Hikmah dari rekonstruksi pengalaman lampau adalah pentingnya mentransmisikan nilai-nilai kebaikan dan keteladanan dari orang-orang yang dirahmati Allah SWT (almarhum): Pertama, mempertautkan pengalaman lampau dalam kehidupan masa kini semakin terasa dibutuhkan untuk merawat nilai dasar aktivisme sosial; Kedua, menarasikan kembali sepak terjang para pendahulu hanyalah satu sisi – lebih dari sekadar mengaktualkan ketokohan adalah cara kita merawat memori kolektif tentang kesetiaan pada misi perjuangan membela kaum tertindas; Ketiga, Mappinawang dan deretan nama sahabat yang telah mendahului kita memberikan pesan bahwa surplus demografi “usia muda” berarti pula defisit “usia tua”.

Makassar, 24 Pebruari 2025

*Penulis adalah alumni FIB Unhas (1987-1994), Pengurus YLK Sulsel (1994–sekarang), Dewan Nasional Walhi Sulsel (1996-1999), Fasilitator KPRM (2002–2014).



[1] Minawang: Hubungan Patron Klien di Sulawesi Selatan, Heddy Shri Ahimsa-Putra, 1988

[2] Didirikan pada tahun 1991. Sejak 1994 Lippo Group merupakan investor utama.

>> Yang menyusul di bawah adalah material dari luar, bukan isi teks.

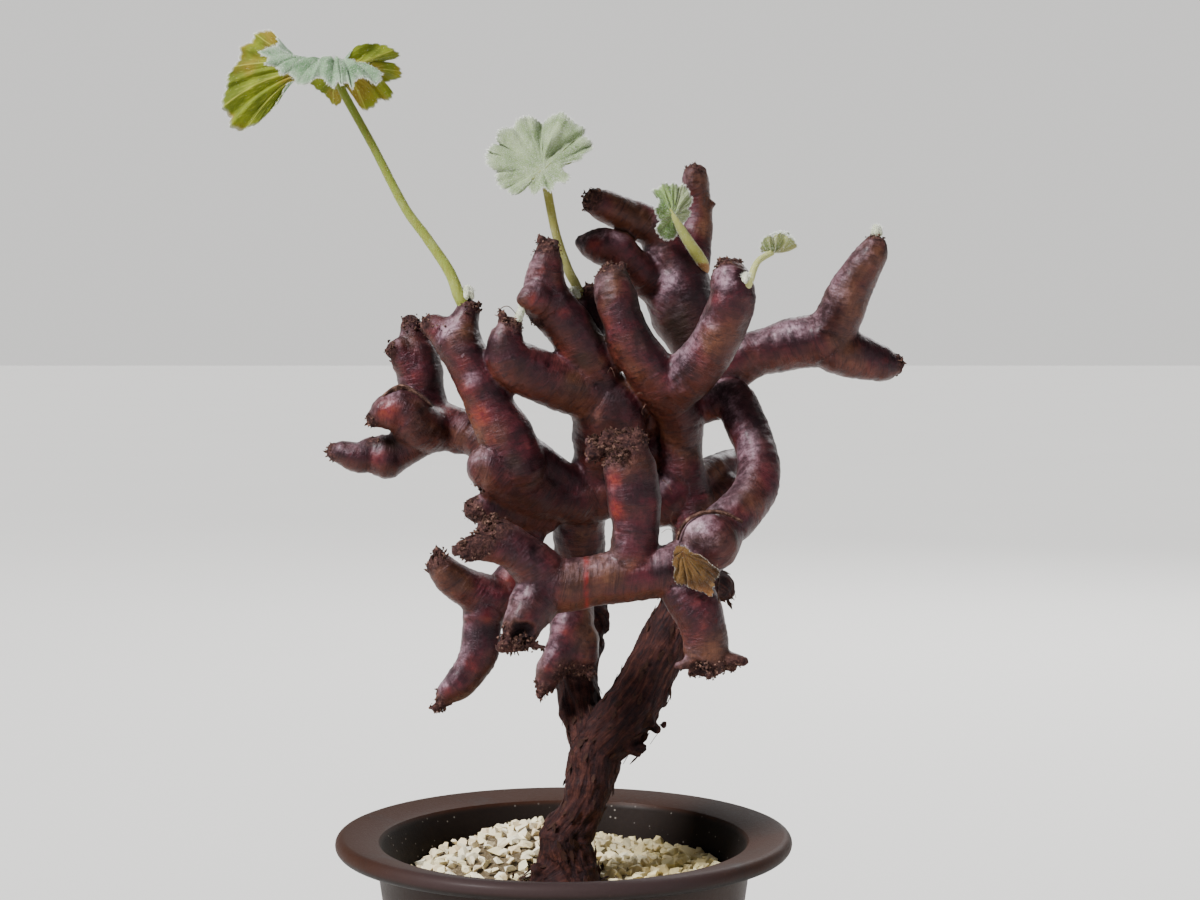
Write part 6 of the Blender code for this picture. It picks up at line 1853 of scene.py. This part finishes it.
def addPlate(verts, faces, root, direction, outward, length, width, curl):
    # A pointed chip: a wide middle, a narrow foot and a tip that curls outwards.
    outward = (outward - direction * outward.dot(direction)).normalized()
    side = direction.cross(outward)
    thick = outward * debris["thickness"] / 2
    middle = root + direction * length * 0.45 + outward * curl * 0.25
    outline = [
        root - side * width * 0.28, root + side * width * 0.28,
        middle - side * width * 0.5, middle + side * width * 0.5,
        root + direction * length + outward * curl,
    ]
    start = len(verts)
    verts += [(p + thick) * mm for p in outline] + [(p - thick) * mm for p in outline]
    top = [(0, 1, 3, 2), (2, 3, 4)]
    faces += [tuple(start + i for i in face) for face in top]
    faces += [tuple(start + 5 + i for i in reversed(face)) for face in top]
    loop = [0, 2, 4, 3, 1]
    for a, b in zip(loop, loop[1:] + loop[:1]):
        faces.append((start + a, start + b, start + 5 + b, start + 5 + a))


def surfacePicks(piece, attributeName, low, number, rng):
    # Random places where the attribute is above low, each with the surface's normal.
    values = piece.data.attributes[attributeName].data
    fitting = [v for v in piece.data.vertices
               if values[v.index].value > low and v.co.z > debris["lowest"] * mm]
    picks = [rng.choice(fitting) for _ in range(number)]
    return [(Vector(v.co) / mm, Vector(v.normal)) for v in picks]


def buildScales(wood, tips, rng):
    # Crumbs, clods, chips and threads on the dry ends, and the loose fibres.
    kinds = lumpKinds(rng)
    verts, faces = [], []
    for place, normal in surfacePicks(wood, "crust", 0.6, debris["lumps"], rng):
        if smoothNoise(place, 1.7) > -0.05:
            size = rng.uniform(*debris["lumpSize"])
            turn = Matrix.Rotation(rng.uniform(0, tau), 3, normal + Vector((0.3, 0.2, 0.5)))
            raised = rng.uniform(0, 0.5)
            addLump(verts, faces, rng.choice(kinds), place + normal * raised, turn, size)
    for place, spread, (low, high), count in stem["clods"]:
        centre, _ = sighted(*place)
        for _ in range(3 * count):
            offset = offsetWithin(rng, spread, 0.85)
            turn = Matrix.Rotation(rng.uniform(0, tau), 3, Vector((rng.random(), 0.3, rng.random())))
            size = low * 0.5 + (high * 0.85 - low * 0.5) * rng.random() ** 2
            addLump(verts, faces, rng.choice(kinds), centre + offset, turn, size)
    for place, normal in surfacePicks(wood, "crust", 0.5, debris["plates"], rng):
        direction = min(tips, key=lambda tip: (tip[0] - place).length)[1]
        pointing = (direction + normal * 0.35 + scatter(rng, 0.5)).normalized()
        length = rng.uniform(*debris["plateSize"])
        addPlate(verts, faces, place - normal * 0.15, pointing, normal, length,
                 length * rng.uniform(0.5, 0.8), rng.uniform(-0.1, 0.3))
    for place, normal in surfacePicks(wood, "crust", 0.7, debris["threads"], rng):
        pointing = (normal + scatter(rng, 0.7)).normalized()
        addHair(verts, faces, place, pointing, rng.uniform(*debris["threadLength"]), debris["threadWidth"])
    fibres = [tube("fibre", route(stations, spacing=0.3), sides=8) for stations in stem["fibres"]]
    return joined("stem_scales", [listedPiece("stem_scales", verts, faces), *fibres])


def buildFlakes(wood, limbs, rng):
    # Loose flakes along the bark, and litter on the gravel at its foot.
    verts, faces = [], []
    for place, normal in surfacePicks(wood, "bark", 0.6, debris["flakes"], rng):
        direction = nearestLimb(place, limbs)[2] * rng.choice((-1, 1))
        pointing = (direction + normal * rng.uniform(0, 0.14) + scatter(rng, 0.16)).normalized()
        length = rng.uniform(*debris["flakeSize"])
        addPlate(verts, faces, place - normal * 0.12, pointing, normal, length,
                 length * rng.uniform(0.3, 0.5), rng.uniform(-0.1, 0.2))
    for _ in range(debris["litter"]):
        angle = rng.uniform(0, tau)
        away = gravel["stemRadius"] + abs(rng.gauss(0, 1.9)) - 0.6
        spot = gravel["stem"] + Vector((cos(angle), sin(angle))) * away
        place = Vector((spot.x, spot.y, gravelHeight(spot) + rng.uniform(0.9, 1.9)))
        pointing = Vector((rng.gauss(0, 1), rng.gauss(0, 1), rng.gauss(0, 0.35))).normalized()
        length = rng.uniform(*debris["litterSize"])
        addPlate(verts, faces, place, pointing, Vector((0, 0.05, 1)), length,
                 length * rng.uniform(0.3, 0.6), rng.uniform(-0.3, 0.4))
    return listedPiece("bark_flakes", verts, faces)


def buildDebris(wood, limbs, tips):
    rng = random.Random(debris["seed"])
    scales = buildScales(wood, tips, rng)
    flakes = buildFlakes(wood, limbs, rng)
    for piece, light in ((scales, debris["scaleTone"]), (flakes, debris["flakeTone"])):
        dress(piece, flakeFinish(piece.name, light), "stem", smooth=False)
        print(piece.name + ":", len(piece.data.polygons), "faces")


def flakeFinish(name, light):
    chip = Finish(name + " chip", Specular_IOR_Level=0.2)
    speck = chip.grain(0.35, detail=3)
    half = tuple(0.37 * channel for channel in light)
    shade = chip.ramp(chip.grain(1.7, detail=3, roughness=0.6) * 0.65 + speck * 0.35,
                      [*debris["tones"], (0.55, half), (0.66, light)])
    return chip.done(Base_Color=shade, Roughness=0.75 + speck * 0.2, Normal=chip.bump(speck, 0.08))


# Putting it together.

buildStudio()
buildPot()
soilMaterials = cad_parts["soil"].data.materials
soilMaterials.clear()
soilMaterials.append(soilFinish())
buildGravel()
wood, limbs, tips = buildStem()
dress(wood, stemFinish(), "stem", "trunk_and_branches")
buildDebris(wood, limbs, tips)
buildLeaves()
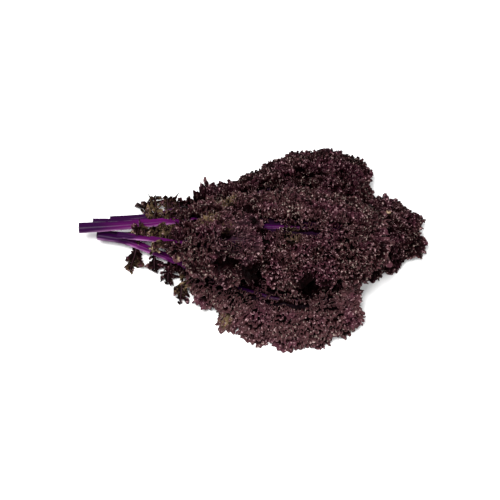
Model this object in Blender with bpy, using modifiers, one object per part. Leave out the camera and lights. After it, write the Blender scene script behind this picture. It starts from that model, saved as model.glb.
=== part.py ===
"""A bunch of purple curly kale, lying on its side as cut.

Six leaves lie in one loose pile, three of them on the table and three on those. Each leaf is two solids:
a stem, which is the petiole and the midrib that it runs on into, and a blade. A blade is one thin arched
sheet with a slot for the midrib. It is ruffled all over, out to its lobed margin, and it is lifted where it
lies on another leaf and pressed flat where it lies on the table. Small leaflets grow from some petioles.

Everything is in metres. X runs from the cut ends to the leaf tips, Y across the bunch and Z up.
The origin is on the table, under the middle of the bunch.
"""

import math
import random

import bmesh
import bpy
from mathutils import Vector
from mathutils.bvhtree import BVHTree

# Thicknesses, and the room between two leaves
blade_thickness = 0.0014
leaflet_thickness = 0.0013
gap = 0.0005

# A blade's outline: how it starts at the petiole, where it is widest, how round its tip is, its lobes, and
# how far the veins lean towards the tip
start_length_share = 0.07
start_width_share = 0.40
widest_place = 0.60
tip_roundness = 2.5
outline_end = 0.985
lobe_length = 0.029
lobe_depth = 0.09
vein_slant = 0.30
narrowest_side = 0.007
slot_gap = 0.0009

# A blade's ruffles: how far apart, and how high at the midrib and at the margin
ruffle_step = 0.0083
strip_count = 6
ruffle_at_midrib = 0.0080
ruffle_at_margin = 0.0072
hollow_share = 0.50
ruffle_spread = 0.3
ruffle_wander = 0.0013
margin_reach = 0.0030

# Stems, and how much larger the guard round a stem is, because its sides are flat
stem_sides = 8
stem_step = 0.016
blade_base_share = 0.62
midrib_share = 0.78
midrib_tip_radius = 0.0011
weld_distance = 0.00001
guard_swell = 1.08

# Leaflets on the petioles: how far they lean towards the tip, how wide they are at the root, how much they
# bulge in the middle, and how far their teeth go in and out
leaflet_rows = 4
leaflet_wave = 0.0016
leaflet_lean = 0.25
leaflet_root_share = 0.45
leaflet_bulge = 0.9
leaflet_notch = 0.8
leaflet_tooth = 1.25

# How a blade gives way to what it lies on
lift_step = 0.0010
steepest_lift = 0.0040
most_lifts = 60
shrink = 0.90
most_shrinks = 30
fold_reach_share = 0.55
ease_share = 0.25
most_eases = 30
lowest_sheet = 0.0002

# Each leaf, the lowest first: its petiole from the cut end, its midrib from the blade's base to the tip, how
# far it leans to +Y in degrees, the blade's half width along its arch, the share of it near the base, the
# arch's radius, the petiole's radius at the cut end, and its leaflets: place along the petiole, side (1 is
# +Y), degrees of rise, length and half width
leaves = (
    {
        "name": "right_leaf",
        "petiole": ((-0.171, 0.0230, 0.0046), (-0.100, 0.0190, 0.0050), (-0.045, 0.0160, 0.0070)),
        "midrib": (
            (-0.010, 0.016, 0.0110), (0.045, 0.018, 0.0230), (0.100, 0.020, 0.0280),
            (0.150, 0.022, 0.0250), (0.193, 0.022, 0.0130),
        ),
        "lean": 0, "half_width": 0.054, "base": 0.24, "arch": 0.054, "radius": 0.0045, "seed": 8,
        "leaflets": (),
    },
    {
        "name": "back_leaf",
        "petiole": ((-0.157, 0.0405, 0.0048), (-0.120, 0.0440, 0.0050), (-0.095, 0.0485, 0.0070)),
        "midrib": (
            (-0.072, 0.053, 0.0100), (-0.022, 0.053, 0.0185), (0.030, 0.073, 0.0265),
            (0.085, 0.088, 0.0275), (0.139, 0.081, 0.0170),
        ),
        "lean": 4, "half_width": 0.048, "base": 0.24, "arch": 0.050, "radius": 0.0044, "seed": 13,
        "leaflets": (
            (0.040, 1, 15, 0.020, 0.0045), (0.052, 1, 35, 0.023, 0.0050), (0.066, 1, 20, 0.018, 0.0050),
        ),
    },
    {
        "name": "front_leaf",
        "petiole": (
            (-0.168, 0.0170, 0.0145), (-0.140, 0.0120, 0.0140), (-0.118, 0.0033, 0.0135),
            (-0.091, -0.0090, 0.0135),
        ),
        "midrib": (
            (-0.062, -0.024, 0.0150), (-0.015, -0.048, 0.0210), (0.035, -0.065, 0.0260),
            (0.080, -0.066, 0.0260), (0.117, -0.057, 0.0150),
        ),
        "lean": -6, "half_width": 0.048, "base": 0.48, "arch": 0.050, "radius": 0.0050, "seed": 21,
        "leaflets": (
            (0.044, -1, -18, 0.029, 0.0055), (0.068, -1, -10, 0.019, 0.0045), (0.088, -1, -14, 0.026, 0.0055),
            (0.104, -1, -12, 0.040, 0.0060),
        ),
    },
    {
        "name": "middle_leaf",
        "petiole": ((-0.175, 0.0340, 0.0140), (-0.140, 0.0340, 0.0145), (-0.100, 0.0330, 0.0180)),
        "midrib": (
            (-0.068, 0.028, 0.0250), (-0.020, 0.018, 0.0400), (0.035, 0.010, 0.0490),
            (0.090, 0.006, 0.0510), (0.142, 0.006, 0.0420),
        ),
        "lean": 0, "half_width": 0.048, "base": 0.30, "arch": 0.058, "radius": 0.0037, "seed": 11,
        "leaflets": (),
    },
    {
        "name": "top_leaf",
        "petiole": ((-0.188, 0.0205, 0.0260), (-0.150, 0.0222, 0.0275), (-0.110, 0.0240, 0.0310)),
        "midrib": (
            (-0.078, 0.023, 0.0390), (-0.035, 0.012, 0.0560), (0.015, 0.001, 0.0700),
            (0.070, -0.004, 0.0740), (0.146, -0.006, 0.0580),
        ),
        "lean": 0, "half_width": 0.061, "base": 0.30, "arch": 0.062, "radius": 0.0058, "seed": 3,
        "leaflets": (
            (0.082, 1, 25, 0.016, 0.0055), (0.068, -1, -25, 0.014, 0.0045), (0.088, -1, -30, 0.022, 0.0055),
        ),
    },
    {
        "name": "small_leaf",
        "petiole": ((-0.145, 0.0120, 0.0260), (-0.115, 0.0060, 0.0310), (-0.092, -0.0010, 0.0390)),
        "midrib": (
            (-0.076, -0.007, 0.0480), (-0.048, -0.015, 0.0640), (-0.018, -0.019, 0.0770),
            (0.014, -0.021, 0.0790),
        ),
        "lean": -8, "half_width": 0.042, "base": 0.34, "arch": 0.044, "radius": 0.0034, "seed": 50,
        "leaflets": (),
    },
)

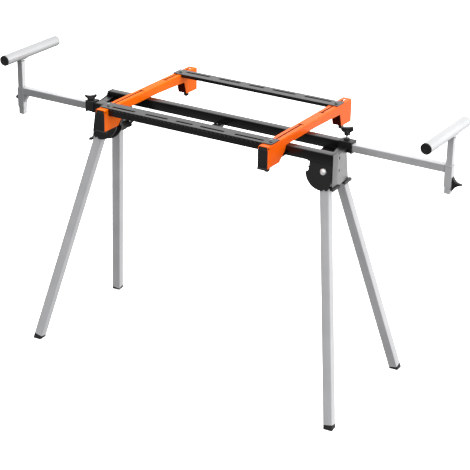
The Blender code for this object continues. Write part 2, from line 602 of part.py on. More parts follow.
def front_lever(name, x):
    """Clamp lever closing the front of the channel, hinged near its top."""
    hw = BR_W / 2 - BR_T - 0.6
    v, f = box(x - BR_W / 2, x + BR_W / 2, -190.0, -187.4, 781.0, 841.0)
    ob = emit(name, v, f, PLASTIC, origin=(x, LEV_Y, LEV_Z))
    m = frame_map((x, 0, 0), Y, Z, X)
    # arm between the webs, up to an eye round the pin
    arm = [(-188.7, 833.0), (-184.6, 833.0), (-179.6, 841.6), (-178.1, 845.0), (-179.6, 848.1), (-182.5, 849.4),
           (-185.4, 848.1), (-186.7, 844.6), (-188.2, 839.6)]
    boolean(ob, helper(name + "_arm", prism(m, arm, -hw, hw)), 'UNION')
    # lip along the lower edge
    lip = [(-193.5, 778.5), (-189.0, 778.5), (-187.4, 780.2), (-187.4, 784.5), (-190.8, 784.5), (-193.5, 781.5)]
    boolean(ob, helper(name + "_lip", prism(m, lip, -BR_W / 2 + 0.4, BR_W / 2 - 0.4)), 'UNION')
    mp = frame_map((x, LEV_Y, LEV_Z), Y, Z, X)
    boolean(ob, helper(name + "_pin", lathe(mp, [(2.3, -BR_W / 2 - 1.0), (2.3, BR_W / 2 + 1.0)], 14)), 'UNION')
    return ob


front_lever("left_front_lever", BR_X_L)
front_lever("right_front_lever", BR_X_R)


def clamp_shoe(name, x, w):
    """Hook below the front stand rail on a flat bar from inside the channel."""
    m = frame_map((x, 0, 0), Y, Z, X)
    prof = [(-150.0, 786.2), (-52.0, 786.2), (-52.0, 792.4), (-60.0, 792.4), (-63.0, 789.2), (-147.0, 789.2),
            (-147.0, 815.0), (-150.0, 815.0)]
    v, f = prism(m, prof, -w / 2, w / 2)
    return emit(name, v, f, ZINC)


clamp_shoe("right_clamp_shoe", BR_X_R, 16.0)
ls = clamp_shoe("left_clamp_shoe", BR_X_L - 4.0, 14.0)

# clamp knob below the front rail at the left bracket, on a tab of its shoe
CK_X, CK_Z = -299.5, 773.5
CK_TAB = box(CK_X - 17.0, CK_X + 7.0, -62.4, -60.2, 766.0, 788.0)
boolean(ls, helper("clamp_tab", CK_TAB), 'UNION')
m = frame_map((CK_X, -62.7, CK_Z), X, Z, -Y)
ov = [(18.0 * math.cos(2 * math.pi * i / 20), 10.5 * math.sin(2 * math.pi * i / 20)) for i in range(20)]
ov2 = [(16.5 * math.cos(2 * math.pi * i / 20), 9.0 * math.sin(2 * math.pi * i / 20)) for i in range(20)]
v, f = loft([[m(a, b, 0.0) for a, b in ov], [m(a, b, 5.4) for a, b in ov], [m(a, b, 6.6) for a, b in ov2]])
emit("left_clamp_knob", v, f, PLASTIC, origin=(CK_X, -62.7, CK_Z))


def slotted_rail(name, y0, y1, front_drop, rear_drop, rows):
    """Flat-topped channel lying across both brackets; its flanges stop
    between them."""
    z0, z1 = SR_BOT, SR_BOT + SR_T
    v, f = box(SR_X0, SR_X1, y0, y1, z0, z1)
    ob = emit(name, v, f, BLACK_STEEL)
    fx0, fx1 = BR_X_L + BR_W / 2 + 1.0, BR_X_R - BR_W / 2 - 1.0
    boolean(ob, helper(name + "_flange_f", box(fx0, fx1, y0, y0 + SR_T, z1 - front_drop, z1 - 0.6)), 'UNION')
    boolean(ob, helper(name + "_flange_r", box(fx0, fx1, y1 - SR_T, y1, z1 - rear_drop, z1 - 0.6)), 'UNION')
    cv, cf = [], []
    for yc, spans in rows:
        for x0, x1 in spans:
            m_ = frame_map((0.5 * (x0 + x1), yc, 0), X, Y, Z)
            pv, pf = prism(m_, slot_shape(9.5, x1 - x0, 3), z0 - 4, z1 + 4)
            k = len(cv)
            cv += pv
            cf += [tuple(i + k for i in face) for face in pf]
    for bx in (BR_X_L, BR_X_R):
        m_ = frame_map((bx, 0.5 * (y0 + y1), 0), X, Y, Z)
        pv, pf = lathe(m_, [(2.7, z0 - 4), (2.7, z1 + 4)], 14)
        k = len(cv)
        cv += pv
        cf += [tuple(i + k for i in face) for face in pf]
    boolean(ob, helper(name + "_cuts", (cv, cf)), 'DIFFERENCE')
    # shallow seats for the bolt flanges
    for k, bx in enumerate((BR_X_L, BR_X_R)):
        m_ = frame_map((bx, 0.5 * (y0 + y1), 0), X, Y, Z)
        boolean(ob, helper("%s_seat%d" % (name, k), lathe(m_, [(8.0, z1 - 0.3), (8.0, z1 + 3)], 24)), 'DIFFERENCE')
    return ob


slotted_rail("front_slotted_rail", FSR_Y0, FSR_Y1, 25.0, 22.0,
             [(-148.0, [(-299, -210), (-172, -88), (-58, 4), (30, 118), (154, 257)])])
slotted_rail("rear_slotted_rail", RSR_Y0, RSR_Y1, 11.0, 22.0,
             [(284.0, [(-298, -204), (-170, -84), (-52, 7), (37, 124), (158, 256)])])


def rail_bolt(name, x, y):
    """Flanged hex bolt through a slotted rail and a bracket slot, with nut."""
    m = frame_map((x, y, 0), X, Y, Z)
    zt = SR_BOT + SR_T - 0.3 + GAP
    zb = BR_TOP - BR_T - GAP
    hexa = [(1.0, 0.0)]
    v, f = lathe(m, [(6.5, zb - 5.0), (6.5, zb - 0.01), (2.2, zb), (2.2, zt), (7.0, zt + 0.01), (7.0, zt + 1.2),
                     (5.0, zt + 1.2), (5.0, zt + 4.2), (4.2, zt + 4.8)], 12)
    emit(name, v, f, ZINC)


for nm, x in (("left", BR_X_L), ("right", BR_X_R)):
    rail_bolt("front_%s_bolt" % nm, x, 0.5 * (FSR_Y0 + FSR_Y1))
    rail_bolt("rear_%s_bolt" % nm, x, 0.5 * (RSR_Y0 + RSR_Y1))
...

Menyambut tren global “Water Front City” (Kota Pantai), pemerintah kota Makassar melakukan pembebasan lahan untuk proyek Tanjung Bunga. Sesuai dengan dokumen AMDAL (1996), pembangunan proyek Tanjung Bunga mencakup wilayah Makassar dan Gowa seluas 5000 Ha. Pemprov Sulsel dan Pemkot Makassar kemudian turut menjadi pemegang saham. https://www.tanjungbunga.com/tentang-kami/, https://www.idnfinancials.com/id/GMTD/PT-Gowa-Makassar-Tourism-Development-Tbk

[4] James Scott (1983) dalam Ahimsa (1988), merinci relasi patronase adalah hubungan normatif yang berbeda dengan hubungan kekerabatan. Norma yang mengatur hubungan patronase bersifat umum, mengandung unsur nilai bahwa seharusnya seseorang menghormati orang yang membantunya, tidak mencederainya. Bahwa hubungan patron klien tidak dimunculkan secara sepihak, melainkan diciptakan bersama sebagai pedoman bekerjasama.